Hence, diversity of color is not just something that would enrich our field, but should be taken as an inherent feature of contemporary society and workplaces, and hence is always important in all of our work and discourses in our institutions. Diversity is an intrinsic value, not merely as a category, which puts people into ‘diversity’ boxes that constrain thinking and individual freedom, but as a meaningful notion of how each individual has inherent dignity, and thus an entitlement to individuality, but at the same time, diversity acknowledges the historical nature of the human being, which means that we all are influenced by history, and the various (historical) groups that we are part of in society and the workplace. It is always both: I am an individual, and, I am a white highly educated, heterosexual man, and thus belonging to a group of people in Western society that has access to privileges that others don’t have. It is always important to be aware of those privileges, and to understand the implications of it, and how other people do not have such privileges. Therefore, it is everyone’s duty in WOP to address the white dominance in the field. I would like to raise a number of questions that we need to ask to make WOP (and EAWOP) more diverse.
First, we need to understand why WOP is so white, and why the field is much ‘whiter’ than other disciplines in the social sciences. There are obvious historical circumstances (e.g., academia has always been primarily white), but there are also specific reasons why work psychology has not changed much over the last 20 years. There may also be factors that may offer a ‘reciprocal’ explanation of the perseverance of whiteness in WOP: while psychology denotes the study of individuals, color has traditionally been attributed to be a social category, which may have fallen beyond the scope of psychological research (although the famous beginning of work psychology in ‘intelligence testing’ in the late 1800s was biased towards white people, and this was known as well early on).

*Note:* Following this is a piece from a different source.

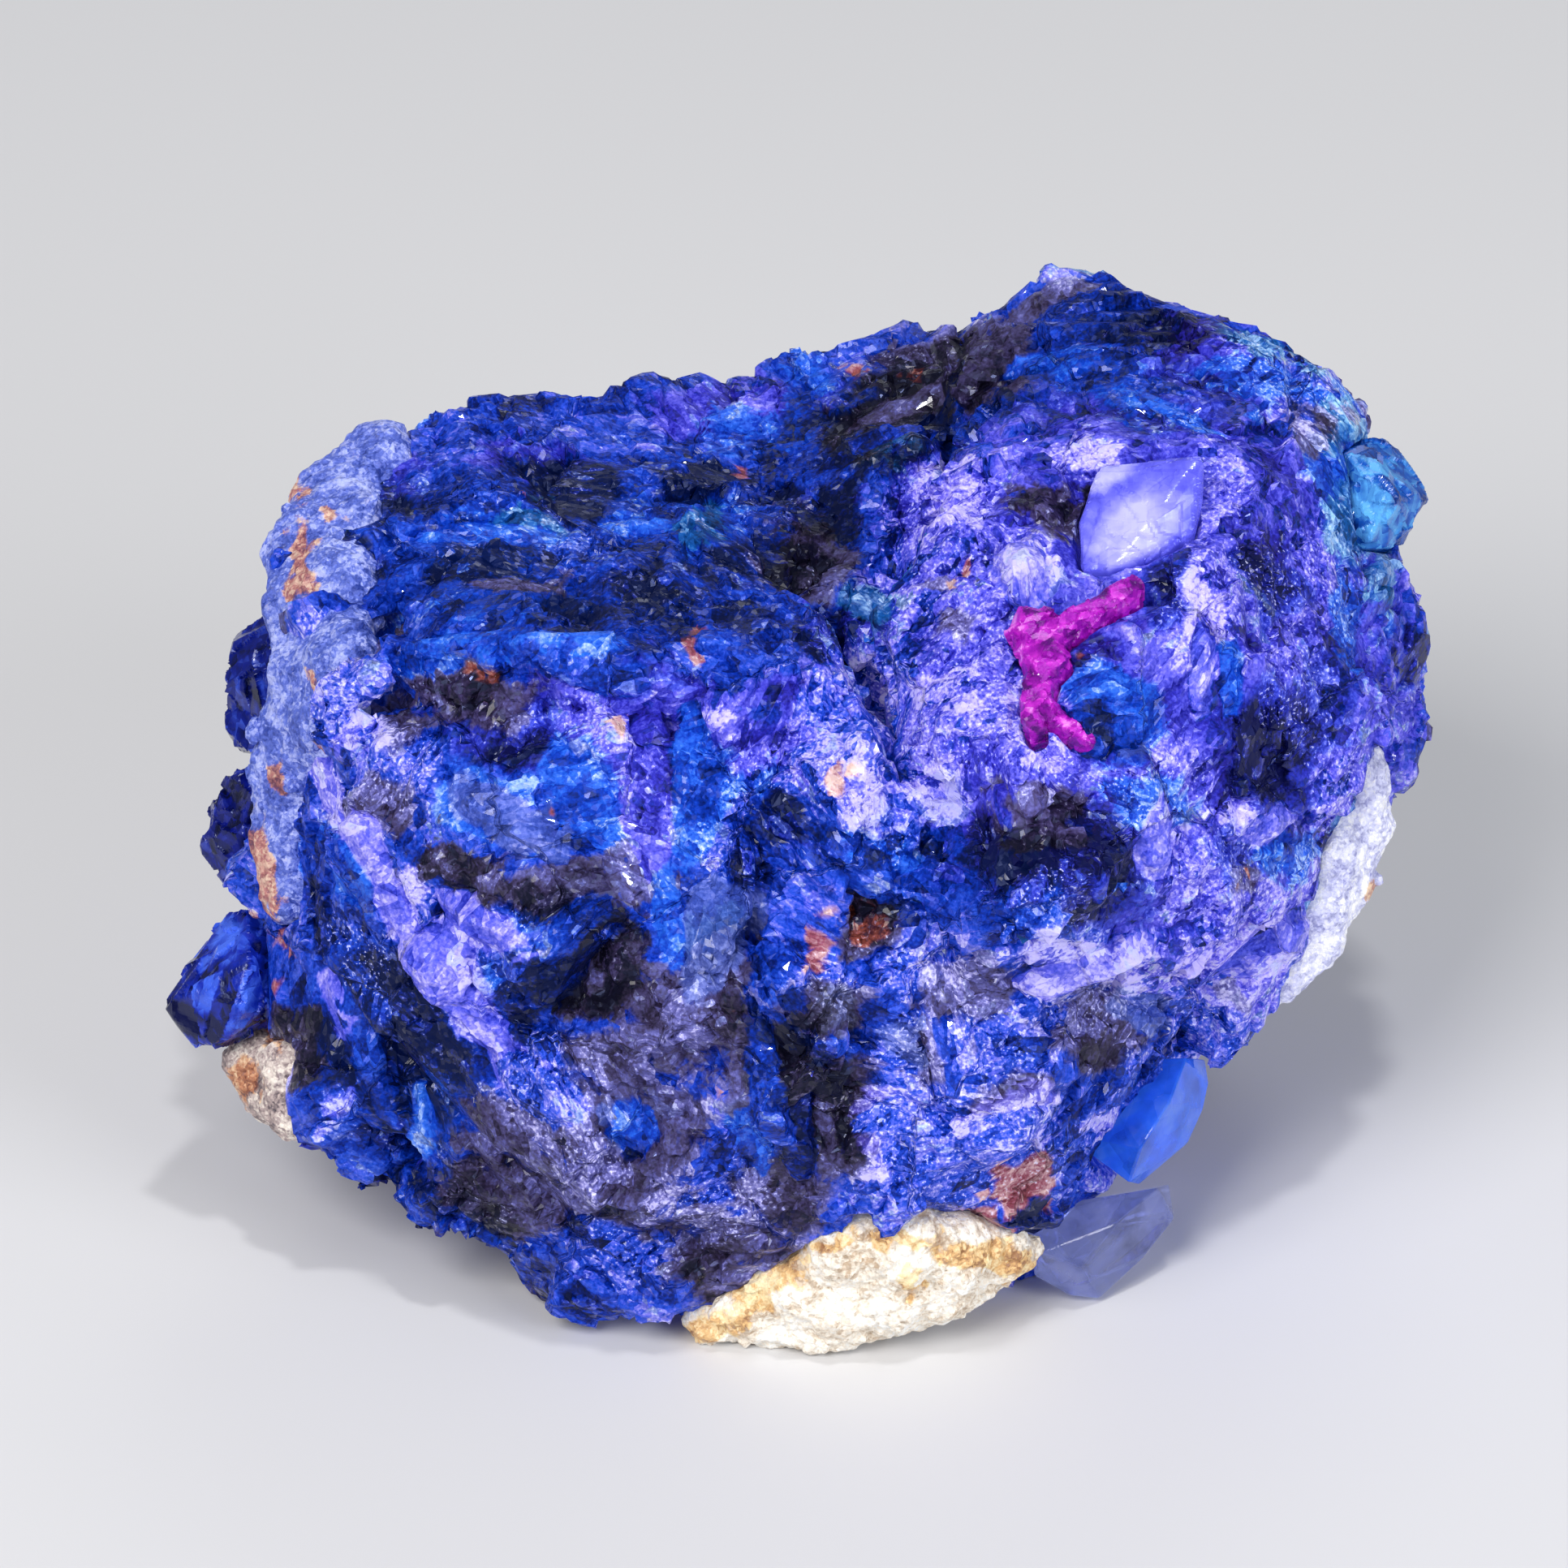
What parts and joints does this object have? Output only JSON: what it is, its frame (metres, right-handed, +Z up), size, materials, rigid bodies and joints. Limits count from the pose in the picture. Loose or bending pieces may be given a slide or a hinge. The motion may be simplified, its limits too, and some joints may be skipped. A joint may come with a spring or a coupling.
{
  "type": "fluorite cluster",
  "caption": "Rough mineral specimen: a blue and violet fluorite mass with glassy crystals set in it, pale crusts and a cream quartz foot to rest on.",
  "frame": {"origin": "on the flat foot's plane, under the middle of the specimen's box", "axes": "+X to the right of the face in the picture, +Y away from it towards the back, +Z up from the table"},
  "size_m": [0.07, 0.054, 0.0451],
  "materials": {
    "fluorite": "sugary, broken along cleavage planes, blue and violet with brown and pale zones",
    "pale_fluorite": "cloudy, with flat shining faces",
    "pink_fluorite": "waxy magenta",
    "deep_blue_fluorite": "dark and glassy",
    "teal_fluorite": "glassy",
    "glassy_blue_fluorite": "clear blue, polished faces",
    "clear_fluorite": "clear grey-blue",
    "grey_crust": "granular, pale blue-grey with rust stains",
    "white_crust": "granular white",
    "quartz_matrix": "granular cream with ochre stains"
  },
  "bodies": {
    "root": {"fluorite_mass": "fluorite", "tabular_crystal": "pale_fluorite", "pink_crystals": "pink_fluorite", "pointed_crystal": "deep_blue_fluorite", "upper_left_crystal": "deep_blue_fluorite", "lower_left_crystal": "deep_blue_fluorite", "teal_crystal": "teal_fluorite", "blue_crystal": "glassy_blue_fluorite", "clear_crystal": "clear_fluorite", "left_crust": "grey_crust", "right_crust": "white_crust", "left_matrix": "quartz_matrix", "foot_matrix": "quartz_matrix"}
  },
  "joints": []
}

But as psychology has been dominated by the elite groups in society, notions such as structural exploitation, resistance, and systemic exclusion have been neglected in mainstream WOP research, which may have appealed less to aspiring academics of color, who may consequently have been attracted more to other disciplines such as sociology and the humanities. This may have subsequently reinforced the status quo in WOP. Yet, in my view (perhaps due to ignorance), this has not been debated in WOP, and certainly not at EAWOP conferences. And it is imperative to understand why the field is as it currently is, and how it has developed over time, to be able to contribute to a more sustainable and diverse future.
When the overarching majority of WOP is white, it is somewhat straightforward to pretend that this is just how it is, and that historical circumstances have caused this, and that white people are apparently more interested in and capable to do WOP research than others. A deterministic perspective on the whiteness of the field (which also not coincidentally aligns with the dominant scientific paradigm in psychology) allows for anyone to assume that this is just the natural state of affairs, or how it should be (notwithstanding the potential racist underpinnings of such notions). Negligence of ideological assumptions underlying a field of research and practice may have various deleterious effects. One such effect is the complete ignorance of the notion of ‘resistance’ in WOP. Resistance is only mentioned in relation to ‘managing change’, and as something that needs to be reduced and which is negative in nature. This is just one example of how a field that is driven by a white majority may set its own agenda in line with its world views. And there should be and will be a whole range of other effects of the whiteness of the field. We can learn and borrow from other fields to understand the impact of whiteness, but we also need to debate and research this in much more detail.
Finally, following a greater understanding of why #WOPSoWhite, we also need to engage in inclusive dialogue with everyone to explicitly discuss how we can make WOP more diverse, how we can build a more sustainable future for each individual, no matter what background and color, while respecting and promoting each individual’s dignity. So what can be done to make the field more inclusive and inviting to anyone who wants to join in?
These are just some questions to begin with. Obviously there is a wealth of research, knowledge and understanding beyond WOP. We need to take advantage of that to ensure a more diverse future for WOP, and to make our field such that it invites people of all backgrounds to participate and be a member of WOP, and to contribute to a field that prioritizes the scientific study of the psychology of workplaces in a way that is critical and equal, valuing pluralism in all aspects of our work, and where all people are able to contribute in ways that protect and promote their own health, well-being and dignity.
With this piece, I want to stimulate debate and action. Any input is welcome and needed: references to materials which deals with these concerns, input for discussion and debate, proposed solutions, opinions, experiences and so on and so on. As the Future of WOP movement, we strive toward promotion of equality in academia (see www.futureofwop.com), and it would be great if we could elicit some positive change in our field and academic system.
Bal, P.M., & Dóci, E. (2018). Neoliberal ideology in work and organizational psychology. European Journal of Work and Organizational Psychology, 27, 536-548.
Dóci, E., & Bal, P.M. (2018). Ideology in work and organizational psychology: the responsibility of the researcher. European Journal of Work and Organizational Psychology, 27, 558-560.